I would use this stretch for a quick lunch rather than a lingering sit-down meal. A Chicago-style hot dog, a simple sandwich, or a light café lunch keeps the pace right; deep-dish pizza is tempting, but it often costs you more time than it is worth on a short visit.
For a single day, I would choose the Riverwalk over Navy Pier. It is more central, easier to combine with the Loop, and less likely to burn half your afternoon in transit.
- Walk the river edge first, then choose where to stop so you are not committing too early.
- Look for the bridges, river traffic, and tower reflections rather than rushing through to the next landmark.
- If you want a guided explanation of the skyline, this is the best point to book it.
This is also the place where a lot of one-day plans go wrong: people sit down for too long, or they split the route between too many lunch options. Keep it simple, and the afternoon will still have room to breathe.
Choose one paid anchor for the afternoon and skip the rest
I would not try to do the Art Institute, an architecture cruise, and an observation deck all in the same afternoon. A good one-day itinerary needs one strong paid experience, not three mediocre half-visits.
| Anchor | Why it earns a place | When I would choose it | Current cost signal |
|---|---|---|---|
| Art Institute of Chicago | Best if you care about art, design, and a slower indoor break | You want depth rather than a skyline-heavy day | Adult admission is $32 |
| CAC River Cruise | Best overview of Chicago’s architecture with context, not just views | You want the city explained by someone who knows the skyline | Tickets start at $57 |
| Observation deck | Best if you want one big view and very little planning friction | You are short on time and want a quick skyline hit | Varies by venue |
If you are choosing only one, I lean toward the architecture cruise for most first-time visitors. It tells you why Chicago looks the way it does, which makes the rest of the day feel more connected. If the weather turns ugly or you are travelling in a quieter season, the Art Institute becomes the smarter anchor because it gives you an excellent indoor reset. The one thing I would not do is stack two or three expensive stops and leave yourself too tired to enjoy dinner.

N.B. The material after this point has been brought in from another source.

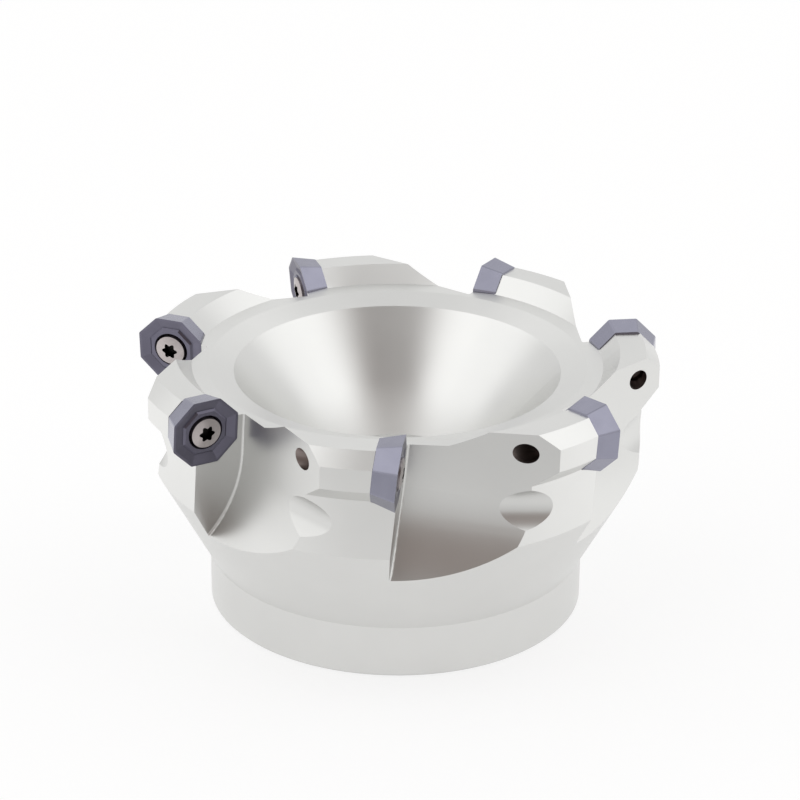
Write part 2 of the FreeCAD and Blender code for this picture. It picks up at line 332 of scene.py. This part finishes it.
@dataclass(frozen=True)
class ScrewHole:
    """One insert screw's hole in the body, on the screw's axis. Sizes in mm."""

    middle: Vector
    axis: Vector
    radius: float = 2.6
    wall_limit: float = -0.5

    def holds(self, centre: Vector, normal: Vector) -> bool:
        """Tell whether a facet is part of the hole's wall.

        Args:
            centre: middle of the facet in mm.
            normal: its direction.

        Returns:
            True where the facet lies within the hole's radius and faces its axis.
        """
        place = centre - self.middle
        aside = place - self.axis * place.dot(self.axis)
        return aside.length < self.radius and normal.dot(aside.normalized()) < self.wall_limit


@dataclass
class CutterBody:
    """The steel body: which surface was turned, which was milled, and the finish of each. Sizes in mm.

    On a turned surface the normal lies in a plane through the axis. A facet whose normal leaves that plane by
    more than twist_limit, as a sine, is milled. The others are told apart by their distance from the axis and
    their height, and the facets of the insert screws' holes by their place in the hole.
    """

    node: str = "cutter_body"
    hub_radius: float = 44.0
    hub_height: float = 12.5
    wall_radius: float = 56.8
    wall_base: float = 36.3
    crown_radius: float = 60.6
    crown_foot: float = 54.11
    crown_shoulder: float = 59.39
    crown_top: float = 62.6
    crown_inner_radius: float = 51.35
    ring_outer_radius: float = 47.55
    ring_outer_height: float = 58.8
    rim_radius: float = 37.9
    rim_height: float = 56.88
    seat_height: float = 32.71
    tolerance: float = 0.15
    twist_limit: float = 0.08

    def outside(self) -> list[tuple[float, float]]:
        """Outline of the turned outside, from the arbor face to the ring's outer edge, as (radius, height)."""
        chamfer = self.crown_top - self.crown_shoulder
        undercut = self.crown_radius - self.wall_radius
        return [(self.hub_radius, 0.0),
                (self.hub_radius, self.hub_height),
                (self.wall_radius, self.wall_base),
                (self.wall_radius, self.crown_foot - undercut),
                (self.crown_radius, self.crown_foot),
                (self.crown_radius, self.crown_shoulder),
                (self.crown_radius - chamfer, self.crown_top),
                (self.crown_inner_radius, self.crown_top),
                (self.ring_outer_radius, self.ring_outer_height)]

    def is_turned_outside(self, radius: float, height: float) -> bool:
        """Tell whether a point lies on the turned outside.

        Args:
            radius: distance from the axis.
            height: height over the arbor face.

        Returns:
            True where the point is on the outline, within the tolerance of a flat facet.
        """
        point = Vector((radius, height))
        corners = [Vector(corner) for corner in self.outside()]
        for first, last in zip(corners, corners[1:]):
            along = last - first
            share = max(0.0, min(1.0, (point - first).dot(along) / along.length_squared))
            if (first + along * share - point).length < self.tolerance:
                return True
        return False

    def zone(self, centre: Vector, normal: Vector) -> Zone:
        """Name the zone of one facet.

        Args:
            centre: middle of the facet in mm.
            normal: its direction.

        Returns:
            The zone whose finish it takes.
        """
        radius = math.hypot(centre.x, centre.y)
        twist = abs(normal.y * centre.x - normal.x * centre.y) / radius
        if twist > self.twist_limit:
            return Zone.MILLED
        if radius < self.rim_radius and centre.z > self.seat_height + self.tolerance:
            return Zone.RECESS
        if radius < self.rim_radius and centre.z < self.rim_height:
            return Zone.INSIDE
        if radius < self.ring_outer_radius and centre.z > self.rim_height - self.tolerance:
            return Zone.RING
        return Zone.OUTSIDE if self.is_turned_outside(radius, centre.z) else Zone.MILLED

    def build(self) -> None:
        """Dress the body zone by zone."""
        finishes = {
            # Even satin grey of a lathe's fine feed, which mirrors the floor as a soft pale band.
            Zone.OUTSIDE: CutSteel("satin_nickel_turned", Flow.TURNED),
            # Faced rings stretch each reflection across the ring.
            Zone.RING: CutSteel("satin_nickel_faced", Flow.TURNED, anisotropy=0.5),
            # The brightest surface: it mirrors the room in clear wedges that blur towards the axis.
            Zone.RECESS: CutSteel("satin_nickel_bored_cone", Flow.TURNED, roughness=0.29, roughness_swing=0.01,
                                  dull_roughness=0.52),
            # A ball cutter's criss-cross marks make the gullets and teeth a little greyer and duller.
            Zone.MILLED: CutSteel("satin_nickel_milled", Flow.MILLED, "#D4D4D2", "#CDCDCB", roughness=0.34,
                                  mark_pitch=0.8),
            # The plate is thinner down the bore, which looks plain and dull.
            Zone.INSIDE: CutSteel("satin_nickel_bore", Flow.TURNED, roughness=0.4),
            # Drilled and tapped after plating: bare oiled steel, its colour darkened further as painted shade, so
            # that it looks nearly black inside the narrow hole.
            Zone.SCREW_HOLE: CutSteel("oiled_hole_steel_painted_shade", Flow.MILLED, "#A09490", "#857A76", roughness=0.45,
                                      mark_pitch=0.4),
        }
        body = frame["nodes"][self.node]
        dress(body, [finishes[zone].make() for zone in Zone])
        holes = [ScrewHole(Vector(joint["pos_m"]) / MM, Vector(joint["axis"])) for joint in frame["joints"]
                 if joint["type"] == "hinge"]
        for facet in body.data.polygons:
            centre = facet.center / MM
            drilled = any(hole.holds(centre, facet.normal) for hole in holes)
            zone = Zone.SCREW_HOLE if drilled else self.zone(centre, facet.normal)
            facet.material_index = zone.value
        LOG.info("%s: %d facets in %d finishes", self.node, len(body.data.polygons), len(finishes))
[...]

End the day with skyline views, dinner, and one final walk
The evening should feel like a payoff, not a scramble. I would aim for dinner in the Loop or River North, then use the last hour for a slow walk by the river or a quick skyline stop if you still have energy.
If you are travelling in the warmer months, the free light show at Art on theMART is worth working into the plan. It runs nightly from April through December, and it gives the riverfront a very different mood once the sun has dropped. On summer nights, free concerts or film screenings in Millennium Park can also be a good alternative if the timings match your visit.
- Choose dinner near your final stop so you do not spend the evening on transit.
- Keep the meal lighter if you already had a heavy lunch or a museum-heavy afternoon.
- If you want one last Chicago image, go for the river at dusk rather than a second crowded attraction.
That final stretch is where the city feels largest, because the towers, water, and streetlight reflections all come together at once. From there, the remaining question is not what to see, but how to keep the whole day realistic on transport, cost, and weather.
Keep the plan realistic on transport, cost, and weather
The cleanest way to move around downtown is walking, with the CTA only when it saves you time. A 1-Day CTA pass costs $5, while a single ‘L’ fare is $2.50, so the day pass is usually worth it if you are arriving from the airport or expect a couple of extra rides. If you are coming in from O’Hare, the Blue Line is the simplest downtown transfer.
Budget-wise, I would think in three bands rather than one fixed number:
- Budget day - around $0-$25 if you rely on free sights, a simple lunch, and minimal transit.
- Balanced day - around $50-$100 if you add one major paid attraction and a proper dinner.
- Comfort-first day - $120+ if you combine a cruise, an observation deck, and a sit-down meal.
These are U.S. dollar figures, and I would leave extra room for tax and tip if you sit down for dinner.
Weather changes the shape of the itinerary more than most people expect. In winter or heavy rain, I would keep the same downtown spine but shift more time indoors, because the Loop still works well when you move between museums, the Cultural Center, and a good lunch spot. If your visit falls on a summer Thursday, the Art Institute’s free evening admission between 5 p.m. and 8 p.m. can materially change the value of the day.
The rule I keep coming back to is simple: stay compact, use the water and skyline as your visual payoff, and let the weather decide how much of the day happens outside. That leaves just one practical question - what should you protect if the schedule starts to slip?
What I would protect if the day starts slipping
- Millennium Park, because it gives you the core Chicago landmark moment in one stop.
- The Riverwalk, because it ties together walking, food, and architecture without forcing a long detour.
- One paid anchor, because that is what turns a sightseeing day into a memorable one.
- Dinner near the route, because long cross-town travel at the end of the day drains the energy you still have.
If I were building the day from scratch for a first-time visitor, I would keep it centred on the Loop, let the riverfront do the heavy lifting, and pick one standout ticket that matches the kind of traveller you are. That is the version of Chicago that feels full without feeling frantic, and it is usually the one people are happiest they chose.